··· Material provided ···

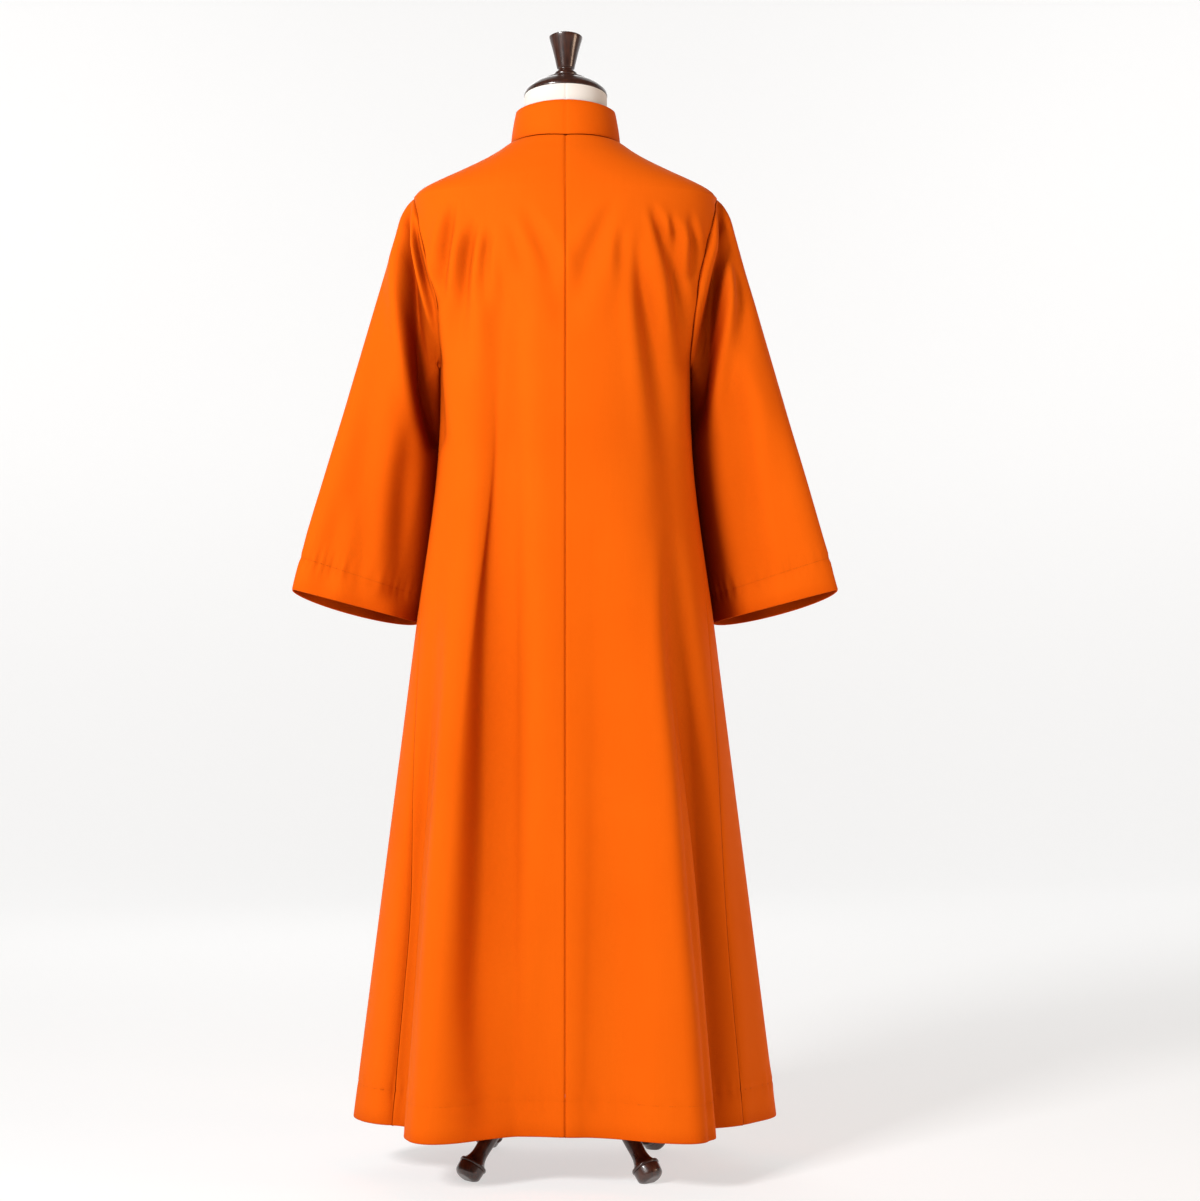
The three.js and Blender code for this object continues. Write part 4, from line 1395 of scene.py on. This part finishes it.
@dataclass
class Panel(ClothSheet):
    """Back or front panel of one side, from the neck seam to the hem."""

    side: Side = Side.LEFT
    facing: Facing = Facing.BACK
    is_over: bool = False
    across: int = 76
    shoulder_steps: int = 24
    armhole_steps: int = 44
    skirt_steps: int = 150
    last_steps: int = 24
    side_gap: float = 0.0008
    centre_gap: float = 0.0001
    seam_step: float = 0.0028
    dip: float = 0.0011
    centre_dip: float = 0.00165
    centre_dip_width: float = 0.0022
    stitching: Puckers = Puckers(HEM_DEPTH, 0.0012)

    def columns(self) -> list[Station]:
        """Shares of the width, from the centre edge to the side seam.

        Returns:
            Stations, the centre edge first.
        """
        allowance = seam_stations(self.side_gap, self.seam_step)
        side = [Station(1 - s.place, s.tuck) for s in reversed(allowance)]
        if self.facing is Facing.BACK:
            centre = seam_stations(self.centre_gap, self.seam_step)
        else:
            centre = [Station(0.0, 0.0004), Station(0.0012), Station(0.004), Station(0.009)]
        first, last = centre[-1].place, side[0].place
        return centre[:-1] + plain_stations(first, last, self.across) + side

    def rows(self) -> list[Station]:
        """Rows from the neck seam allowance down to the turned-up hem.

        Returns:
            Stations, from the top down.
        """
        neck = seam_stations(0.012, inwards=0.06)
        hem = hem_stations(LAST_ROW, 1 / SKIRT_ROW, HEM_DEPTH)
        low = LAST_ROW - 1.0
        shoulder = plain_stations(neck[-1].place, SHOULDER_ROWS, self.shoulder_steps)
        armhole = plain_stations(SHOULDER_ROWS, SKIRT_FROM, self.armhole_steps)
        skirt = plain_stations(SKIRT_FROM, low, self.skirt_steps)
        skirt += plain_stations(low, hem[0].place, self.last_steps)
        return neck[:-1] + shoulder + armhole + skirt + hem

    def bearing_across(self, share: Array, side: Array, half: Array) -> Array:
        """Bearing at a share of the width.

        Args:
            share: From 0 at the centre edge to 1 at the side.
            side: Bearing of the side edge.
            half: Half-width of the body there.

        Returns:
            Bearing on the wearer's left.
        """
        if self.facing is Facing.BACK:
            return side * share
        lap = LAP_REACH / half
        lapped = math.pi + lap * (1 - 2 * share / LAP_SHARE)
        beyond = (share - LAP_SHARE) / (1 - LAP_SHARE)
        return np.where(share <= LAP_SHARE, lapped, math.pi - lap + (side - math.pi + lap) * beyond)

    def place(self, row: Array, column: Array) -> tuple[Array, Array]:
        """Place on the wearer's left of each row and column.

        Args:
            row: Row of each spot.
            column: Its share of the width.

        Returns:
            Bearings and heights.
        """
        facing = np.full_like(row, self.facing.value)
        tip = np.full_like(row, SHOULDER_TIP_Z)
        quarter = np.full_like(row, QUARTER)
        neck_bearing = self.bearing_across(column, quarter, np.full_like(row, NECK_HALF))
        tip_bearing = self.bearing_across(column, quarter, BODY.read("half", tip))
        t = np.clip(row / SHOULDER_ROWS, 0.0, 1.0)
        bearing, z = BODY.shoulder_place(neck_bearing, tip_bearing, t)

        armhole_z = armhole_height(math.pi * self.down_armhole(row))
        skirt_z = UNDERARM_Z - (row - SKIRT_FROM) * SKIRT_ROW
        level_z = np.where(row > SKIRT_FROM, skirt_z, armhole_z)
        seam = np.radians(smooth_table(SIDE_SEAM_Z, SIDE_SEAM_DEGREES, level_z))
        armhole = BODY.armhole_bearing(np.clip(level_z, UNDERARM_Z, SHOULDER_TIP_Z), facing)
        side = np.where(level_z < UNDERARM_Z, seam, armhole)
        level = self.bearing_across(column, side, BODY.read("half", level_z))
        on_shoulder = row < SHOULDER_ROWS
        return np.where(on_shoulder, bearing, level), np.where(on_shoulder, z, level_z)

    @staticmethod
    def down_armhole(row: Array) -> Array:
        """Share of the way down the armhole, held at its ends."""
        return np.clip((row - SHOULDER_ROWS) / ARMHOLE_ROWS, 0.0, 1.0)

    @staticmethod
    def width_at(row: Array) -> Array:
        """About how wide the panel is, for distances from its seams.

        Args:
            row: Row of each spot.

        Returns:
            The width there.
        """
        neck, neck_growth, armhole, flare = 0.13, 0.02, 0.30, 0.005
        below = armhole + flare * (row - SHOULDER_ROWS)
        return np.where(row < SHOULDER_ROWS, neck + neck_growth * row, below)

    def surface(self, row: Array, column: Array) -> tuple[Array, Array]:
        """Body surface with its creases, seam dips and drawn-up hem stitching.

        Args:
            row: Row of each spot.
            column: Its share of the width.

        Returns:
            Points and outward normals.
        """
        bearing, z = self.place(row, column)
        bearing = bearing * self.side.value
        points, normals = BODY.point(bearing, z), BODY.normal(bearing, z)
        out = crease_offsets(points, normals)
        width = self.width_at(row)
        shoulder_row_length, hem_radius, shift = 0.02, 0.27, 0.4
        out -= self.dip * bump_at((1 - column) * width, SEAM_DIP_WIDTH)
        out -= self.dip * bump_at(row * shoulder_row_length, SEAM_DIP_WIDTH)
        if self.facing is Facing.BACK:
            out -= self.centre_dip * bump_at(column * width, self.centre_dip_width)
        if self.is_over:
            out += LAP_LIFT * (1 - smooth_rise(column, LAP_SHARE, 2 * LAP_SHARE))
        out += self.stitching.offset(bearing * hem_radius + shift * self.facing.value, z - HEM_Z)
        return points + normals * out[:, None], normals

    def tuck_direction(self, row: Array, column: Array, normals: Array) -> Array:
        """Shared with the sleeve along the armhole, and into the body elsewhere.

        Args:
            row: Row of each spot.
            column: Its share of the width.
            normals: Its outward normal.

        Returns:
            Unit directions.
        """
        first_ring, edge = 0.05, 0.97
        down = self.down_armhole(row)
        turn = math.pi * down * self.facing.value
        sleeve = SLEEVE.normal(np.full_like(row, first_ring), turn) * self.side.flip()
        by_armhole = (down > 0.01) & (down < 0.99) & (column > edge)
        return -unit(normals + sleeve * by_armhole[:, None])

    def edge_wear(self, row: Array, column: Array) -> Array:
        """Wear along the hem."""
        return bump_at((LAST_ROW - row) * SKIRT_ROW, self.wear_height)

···
··· Material provided ···

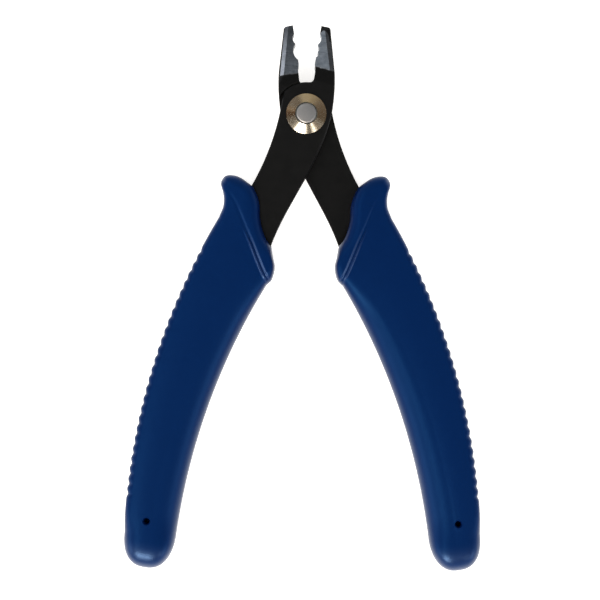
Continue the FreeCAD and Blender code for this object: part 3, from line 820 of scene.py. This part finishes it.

···

> [Task prompt]: Extract and output the part that opens with the line containing "The three.js and" and closes with the line containing "the side seam.", unchanged, ends included.

> [Response to this task]:
The three.js and Blender code for this object continues. Write part 4, from line 1395 of scene.py on. This part finishes it.
@dataclass
class Panel(ClothSheet):
    """Back or front panel of one side, from the neck seam to the hem."""

    side: Side = Side.LEFT
    facing: Facing = Facing.BACK
    is_over: bool = False
    across: int = 76
    shoulder_steps: int = 24
    armhole_steps: int = 44
    skirt_steps: int = 150
    last_steps: int = 24
    side_gap: float = 0.0008
    centre_gap: float = 0.0001
    seam_step: float = 0.0028
    dip: float = 0.0011
    centre_dip: float = 0.00165
    centre_dip_width: float = 0.0022
    stitching: Puckers = Puckers(HEM_DEPTH, 0.0012)

    def columns(self) -> list[Station]:
        """Shares of the width, from the centre edge to the side seam.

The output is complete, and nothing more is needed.